Yesterday I was meeting with my daughter's psychologist (aka my psychologist) and she was telling me about one of her graduate school class exams. She's not too much younger than I am so this was a few years ago. One of the exam questions in her class was "What is Love?". Students could only answer this question by using psychobiological terms and talking about brain scan images. She said she had not thought about it that way before and it was very interesting and thought provoking. (I thought it might be in poor taste to ask her what grade she got either on this exam or in general.)
I recently started to take an antidepressant *again* and was telling her that I was feeling slightly "omnipotent" at the moment--well, at least compared to how I was feeling the past 6 months or so. My concern was that I might be "going slight bipolar" and I wanted her professional opinion about this concern. Her question back to me was, "Could this possibly be Hope you are experiencing?"

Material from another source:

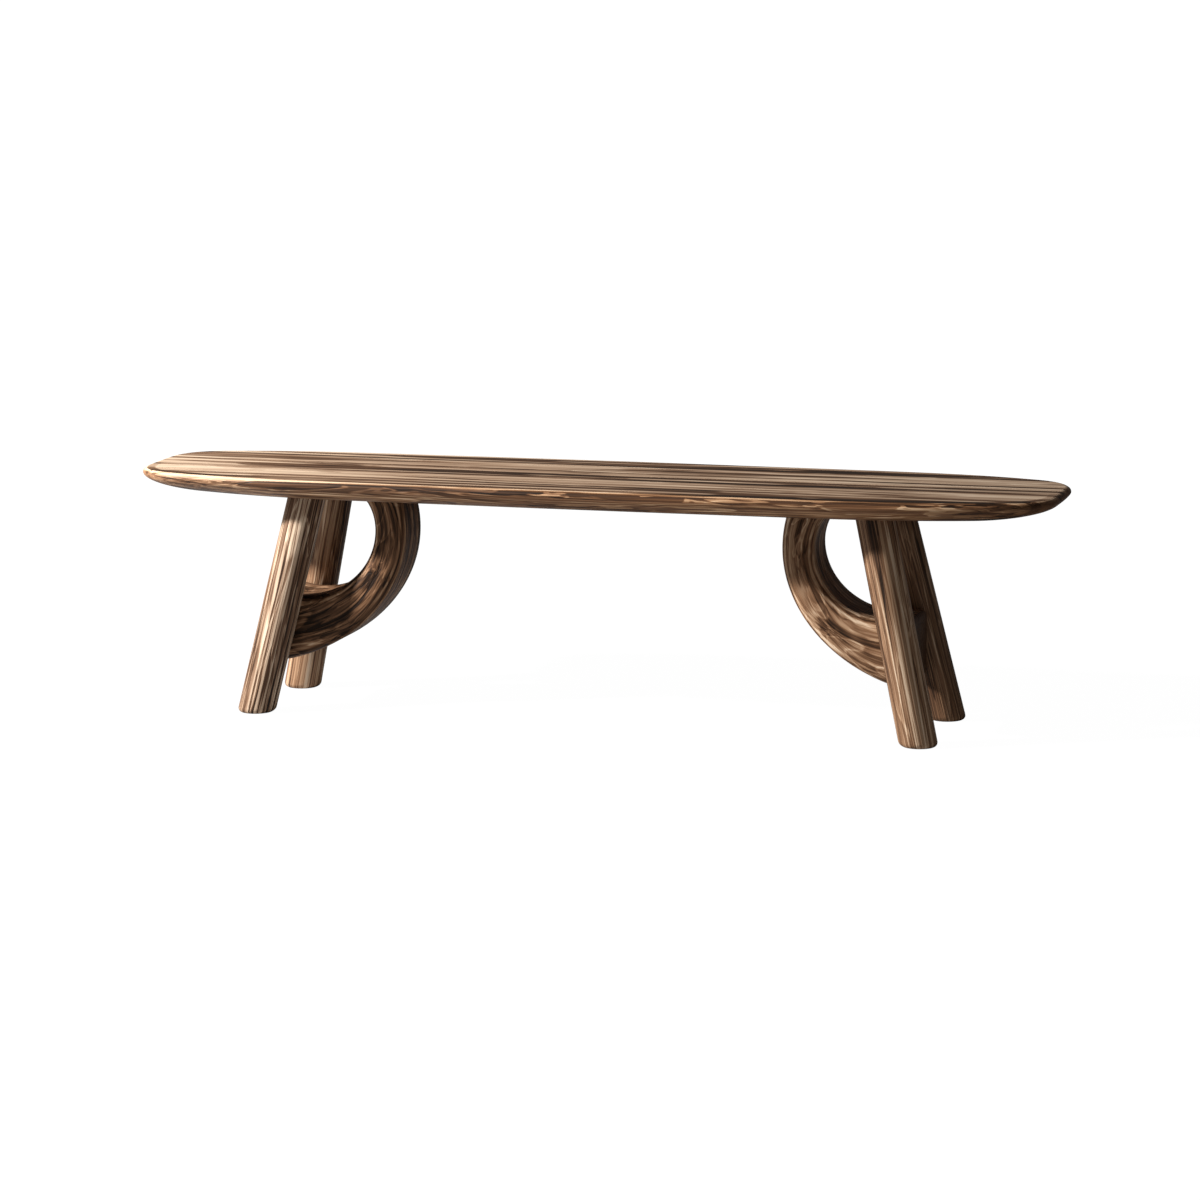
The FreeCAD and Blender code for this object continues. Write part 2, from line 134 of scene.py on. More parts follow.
# The stage
FLOOR_HALF = 60.0
FLOOR_PAINT = 0.4
FLOOR_GLOW = 1.1
LAMP_PLACE = (-3.03, -1.54, 2.06)
LAMP_AIM = (0, 0, 0.25)
LAMP_SIZE = 0.24

# The camera's sensor and clipping, and how far its picture is shifted, as shares of its width
SENSOR = 36.0
CLIP = (0.1, 300.0)
PICTURE_SHIFT = (0.0011, -0.0034)


# Settings

def length(name, description, default):
    return bpy.props.FloatProperty(name=name, description=description, default=default, unit="LENGTH")


def colour(name, description, default):
    return bpy.props.FloatVectorProperty(
        name=name, description=description, default=default, subtype="COLOR", size=3, min=0, max=1)


class SeatSettings(bpy.types.PropertyGroup):
    length: length("Length", "Tip to tip along the bench", cad_high.x - cad_low.x)
    width: length("Width", "Widest part across the seat", cad_high.y - cad_low.y)
    height: length("Height", "Floor to the top face", cad_high.z - cad_low.z)
    thickness: length("Thickness", "Top face to flat underside", 0.046)
    widest_drop: length("Widest drop", "Top face down to the line where the edge stands out most", 0.009)
    top_inset: length("Top inset", "How far the edge curves in up to the top face", 0.011)
    bottom_inset: length("Bottom inset", "How far the edge curves in down to the underside", 0.080)
    end_undercut: length("End undercut", "How much further it curves in at the two ends", 0.085)
    corner_core: length("Corner core", "Plan radius of each corner beyond the bottom inset", 0.020)
    shoulder_radius: length("Shoulder radius", "Plan radius between a corner and the long side", 0.950)
    edge_narrowing: length("Edge narrowing", "How much narrower the two edge boards are", 0.010)
    groove_width: length("Groove width", "Width of the open joint along each seam", 0.0024)
    relief: length("Relief", "Depth of the hand-planed unevenness", 0.0005)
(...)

It would be fascinating to have look at my brain scans -- let's say one month ago, Monday morning, and today--to view the changes in the neurotransmitters. No insurance company will be paying for that however! (Nor should they, unless I'm part of some pharmaseutical study funded by a drug company or the federal government. I don't want more people to become uninsured due to the rising cost of health care from unnecessary testing such as my intellectual curiosity about my brain science.)
Some people that I care deeply for say that there is no God--or at least not in their experience. What is happening to me now is simply a result of human intervention and drug interaction they would say. My question back to them is this--can science explain the mystery of what led to these interventions at this time? How will these interventions all play out in my ability to act differently and be more effective to myself and others in my life as a result?
To me this is God, or the Holy Spirit, or whatever you want to call IT...moving.